To eliminate the risk of equipment incompatibilities, I want to buy everything from one company, if possible. I’ve read some forum posts describing incompatibilities between receivers and antennas, and they may be apocryphal but I don’t want to take the chance. I’d maybe save only $20 by using another company’s antenna, and it again makes this comparison as favorable as possible to the status quo.
As a last note, we already own an Apple TV, so if we find ourselves wanting more movies, shows, or news, it’ll give us plenty of options. Some will come with a small monthly fee. E.g., we could use Hulu Plus through it if we need to.
Here are the equipment and services I selected.
- Channel Master DVR+ 1TB. This includes a 1TB disk for recording. I bet I could find it cheaper elsewhere, and their other model that uses an external disk would be a cheaper solution, but this is a nice little package. $399.
- Channel Master USB WiFi adapter. The DVR+ could connect to the net with a cable, but this is easier. $39.
- Channel Master 2-year extended service plan. Almost all extended warranties aren’t worth their cost. But I’m in a conservative mood. $39.
- Channel Master SMARTenna 35/50. Other antennas may be at least as good, and cheaper, but this removes a potential incompatibility. $59.
- Channel Master Titan 2 Medium Gain Preamplifier. I’ll buy this if and only if we need it. $65.
- Miscellaneous installation hardware. Maybe I’ll want to mount the antenna on the wall. $20.
- RTI T2x reprogramming. Our T2x universal remote control (which kicks ass) will need to be reprogrammed to control the Channel Master receiver. $500 worst-case.
- HBO GO. It’s not yet announced, but one article estimated $18/month. That’s $216 annual.

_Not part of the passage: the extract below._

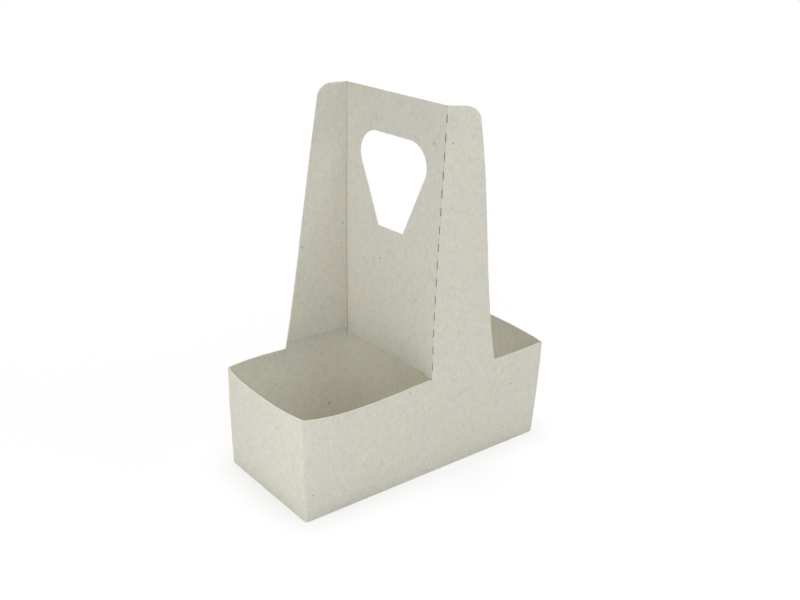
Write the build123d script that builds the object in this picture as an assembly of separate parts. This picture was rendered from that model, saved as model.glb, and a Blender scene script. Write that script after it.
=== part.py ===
"""Two-cup carrier with a handle, die-cut from one sheet of cardboard, folded and glued.

The carrier stands on its bottom. The origin is the middle of the bottom's outer face.
+X runs along the length, towards the side where the front wall rises into its riser.
+Y runs from the front wall to the back wall, and +Z is up. All lengths are millimetres.
"""
from build123d import *
import os
from math import cos, degrees, pi, radians, sin, tan

# Sheet, and the inner radius of its folds
board = 0.6
fold_radius = 0.5

# Tub
length = 210.5
width = 95.0
wall_height = 77.0

# The walls are straight at the bottom and belly out towards the rim.
# A wall's bow is measured outwards from the line between its two rim corners.
bow = 6.6
levels = 4

# How far each rim corner stands out past the bottom's corner, along X and along Y
front_left_shares = (0.11, -0.24)
front_right_shares = (0.26, 0.30)
back_left_shares = (0.20, 0.13)
back_right_shares = (0.15, -0.15)

# Along each wall: the place between its corners, and the bow there
front_bow_shares = ((0.08, 0.80), (0.20, 1.00), (0.35, 0.70), (0.50, 0.24), (0.78, 0.40), (0.92, 0.20))
back_bow_shares = ((0.10, 0.48), (0.25, 0.38), (0.48, -0.18), (0.75, 0.45), (0.90, 0.36))
left_bow_shares = ((0.22, 0.55), (0.55, 0.68), (0.85, 0.42))
right_bow_shares = ((0.20, 0.37), (0.50, 0.58), (0.80, 0.42))

# Handle panel: it crosses the tub from the front fold to the back fold.
# A fold's foot is at the rim and its head at the top, measured along X from the middle.
height = 268.0
front_fold_foot = -1.5
front_fold_head = 3.4
back_fold_foot = -5.2
back_fold_head = -7.4
head_inset = 0.3

# The panel's lower edge is cut a little over the rim, and comes down to it beside both folds
panel_lift = 2.2
panel_tail = 5.5
panel_tail_corner = 1.2

# Risers: their widths as cut, from the fold to the free edge
front_riser_foot = 57.5
front_riser_head = 20.5
back_riser_foot = 51.8
back_riser_head = 20.3
riser_corner = 10.0
riser_foot_corner = 1.5
riser_bend = 6.0

# The risers spring open at the top, about their folds. Angles are in degrees, at the top.
front_splay = 31.0
back_splay = 10.0
front_splay_power = 1.7
back_splay_power = 1.0
splay_levels = 3

# Hand hole, widest at its shoulders and narrow at the bottom
hole_below_top = 28.5
hole_height = 66.4
hole_bottom_width = 25.2
hole_shoulder_width = 63.0
hole_shoulder_height = 44.4
hole_cheek_width = 57.2
hole_cheek_height = 60.2
hole_top_width = 36.0

# Cut crease between handle panel and front riser: short slits with board left between them.
# The fold holds each slit open on its outside. Its depth is a share of the board.
slit_length = 5.6
slit_pitch = 12.33
slit_opening = 0.5
slit_depth_share = 0.75
slit_start = 10.1

# Bottom: two long flaps that hook into each other, and two short ones glued on top of them
flap_overlap = 11.0
hook_reach = 8.0
hook_over_reach = 16.0
hook_gap = 0.5
long_flap_cut = 16.0
short_flap_depth = 42.0
short_flap_taper = 16.0
corner_relief = 1.3

# Glue seam of the walls, inside the back wall at its right end
seam_width = 15.0
seam_gap = 3.0

# Extra length on every cutting tool
overrun = 5.0


def between(start, end, share):
    """The value a given share of the way from start to end."""
    return start + (end - start) * share


def swell(z):
    """Share of the rim's bow that the walls have at height z."""
    return sin(pi / 2 * z / wall_height)


def wall_corner(x_side, y_side, shares, inset, amount):
    """Corner of the walls' plan outline. x_side and y_side are -1 or 1."""
    out_x, out_y = shares
    x = x_side * (length / 2 + bow * amount * out_x - inset)
    y = y_side * (width / 2 + bow * amount * out_y - inset)
    return Vector(x, y)


def bowed_wall(start, end, outward, shares, amount, z):
    """One wall's plan curve from corner to corner, at height z."""
    points = [start]
    for place, out in shares:
        points.append(start + (end - start) * place + outward * (bow * out * amount))
    points.append(end)
    return Spline(*[Vector(point.X, point.Y, z) for point in points])


def tub_outline(z, inset):
    """Closed plan outline of the four walls at height z, moved inwards by inset."""
    amount = swell(z)
    front_left = wall_corner(-1, -1, front_left_shares, inset, amount)
    front_right = wall_corner(1, -1, front_right_shares, inset, amount)
    back_left = wall_corner(-1, 1, back_left_shares, inset, amount)
    back_right = wall_corner(1, 1, back_right_shares, inset, amount)
    front = bowed_wall(front_left, front_right, Vector(0, -1), front_bow_shares, amount, z)
    right = bowed_wall(front_right, back_right, Vector(1, 0), right_bow_shares, amount, z)
    back = bowed_wall(back_left, back_right, Vector(0, 1), back_bow_shares, amount, z)
    left = bowed_wall(front_left, back_left, Vector(-1, 0), left_bow_shares, amount, z)
    return Wire([front.edge(), right.edge(), back.edge(), left.edge()])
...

I’ll assume we need all this equipment, and add 12% to the hardware prices for sales tax and shipping. I’ll assume I’ll buy the hardware new, directly from Channel Master, and not from other sources (or used) like eBay. Again, this favors the status quo in the price comparison.
Remember that earlier I said that the status quo costs were $1,358 annually, and $4,073 over three years.
I project the cost of the alternative to be $1,412 in the first year. Over three years, $1,844.
There are a few caveats here. I’ve guessed at the HBO GO subscription fee, and maybe HBO GO will increase its fees over the three-year period. OTOH, I’m assuming worst-cast for the T2x reprogramming, and am including a preamplifier that I might not need. Lastly, adding 12% for shipping and tax is a swag.
All that aside, the breakeven point appears to be 13 months, and the savings over three years is $2,229.
I’ll order the Channel Master hardware this week. If the reception’s bad or the hardware doesn’t work as I hope, I’ll return it. If this configuration works as I hoped, I’ll cancel our DISH subscription.
Either way, I’ll report back here on the results!